== Material provided ==
┄┄┄┄┄┄
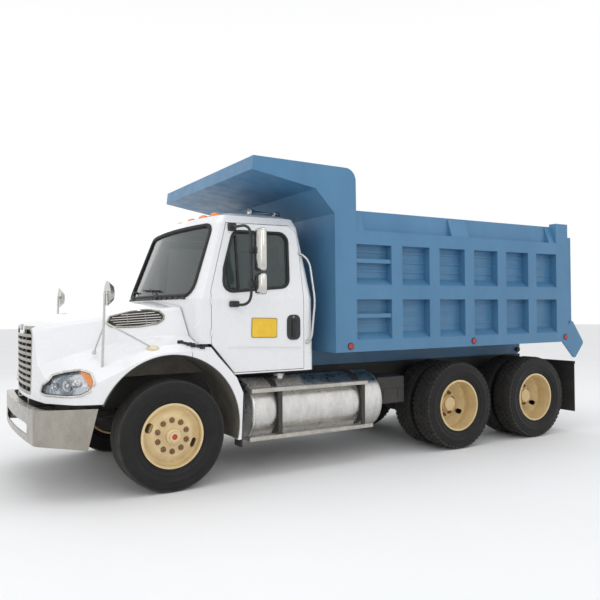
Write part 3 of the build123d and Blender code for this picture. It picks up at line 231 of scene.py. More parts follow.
def from_bmesh(name, shape, look, body, flat=35.0):
    """Turns a bmesh into one piece of a body."""
    bmesh.ops.recalc_face_normals(shape, faces=shape.faces)
    mesh = bpy.data.meshes.new(name)
    shape.to_mesh(mesh)
    shape.free()
    return placed(name, mesh, look, body, flat)


def tube(name, points, radius, look, body, closed=False, smooth=False):
    """A round bar through points, with closed ends."""
    line = bpy.data.curves.new(name, "CURVE")
    line.dimensions = "3D"
    line.bevel_depth = radius
    line.bevel_resolution = 3
    line.use_fill_caps = True
    spline = line.splines.new("NURBS" if smooth else "POLY")
    spline.points.add(len(points) - 1)
    for point, place in zip(spline.points, points):
        point.co = (*place, 1)
    if smooth:
        spline.order_u = 3
        spline.use_endpoint_u = not closed
        spline.resolution_u = 6
    spline.use_cyclic_u = closed
    holder = bpy.data.objects.new(name, line)
    mesh = bpy.data.meshes.new_from_object(holder)
    bpy.data.objects.remove(holder)
    mesh.name = name
    return placed(name, mesh, look, body, flat=50)


def block(shape, size, place, round_by=0.0, segments=2):
    """Adds a block to a bmesh, its edges rounded."""
    made = bmesh.ops.create_cube(shape, size=1, matrix=place @ Matrix.Diagonal((*size, 1)))
    if round_by:
        edges = list({e for v in made["verts"] for e in v.link_edges})
        bmesh.ops.bevel(shape, geom=edges, offset=round_by, offset_type="OFFSET", affect="EDGES",
                        segments=segments, profile=0.5, material=-1)
    return made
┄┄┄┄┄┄
== Exercise goal ==
Word for word, reproduce the listing above from its start up to and including the line that has "return placed(name, mesh, look, body, flat=50)". Give only those lines.

== Full answer ==
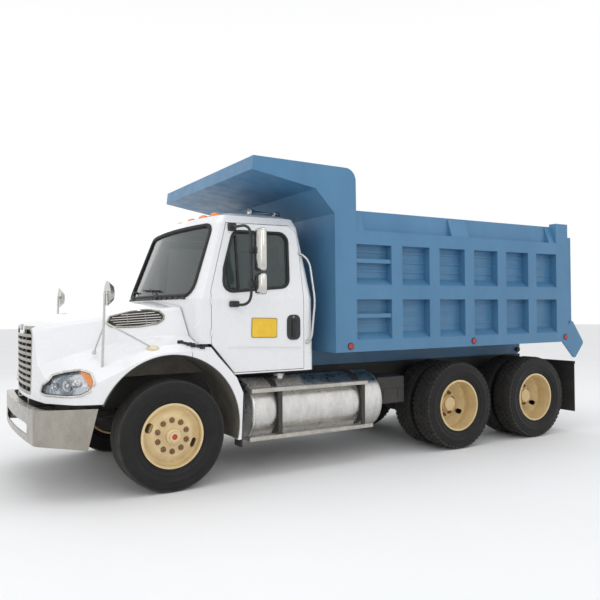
Write part 3 of the build123d and Blender code for this picture. It picks up at line 231 of scene.py. More parts follow.
def from_bmesh(name, shape, look, body, flat=35.0):
    """Turns a bmesh into one piece of a body."""
    bmesh.ops.recalc_face_normals(shape, faces=shape.faces)
    mesh = bpy.data.meshes.new(name)
    shape.to_mesh(mesh)
    shape.free()
    return placed(name, mesh, look, body, flat)


def tube(name, points, radius, look, body, closed=False, smooth=False):
    """A round bar through points, with closed ends."""
    line = bpy.data.curves.new(name, "CURVE")
    line.dimensions = "3D"
    line.bevel_depth = radius
    line.bevel_resolution = 3
    line.use_fill_caps = True
    spline = line.splines.new("NURBS" if smooth else "POLY")
    spline.points.add(len(points) - 1)
    for point, place in zip(spline.points, points):
        point.co = (*place, 1)
    if smooth:
        spline.order_u = 3
        spline.use_endpoint_u = not closed
        spline.resolution_u = 6
    spline.use_cyclic_u = closed
    holder = bpy.data.objects.new(name, line)
    mesh = bpy.data.meshes.new_from_object(holder)
    bpy.data.objects.remove(holder)
    mesh.name = name
    return placed(name, mesh, look, body, flat=50)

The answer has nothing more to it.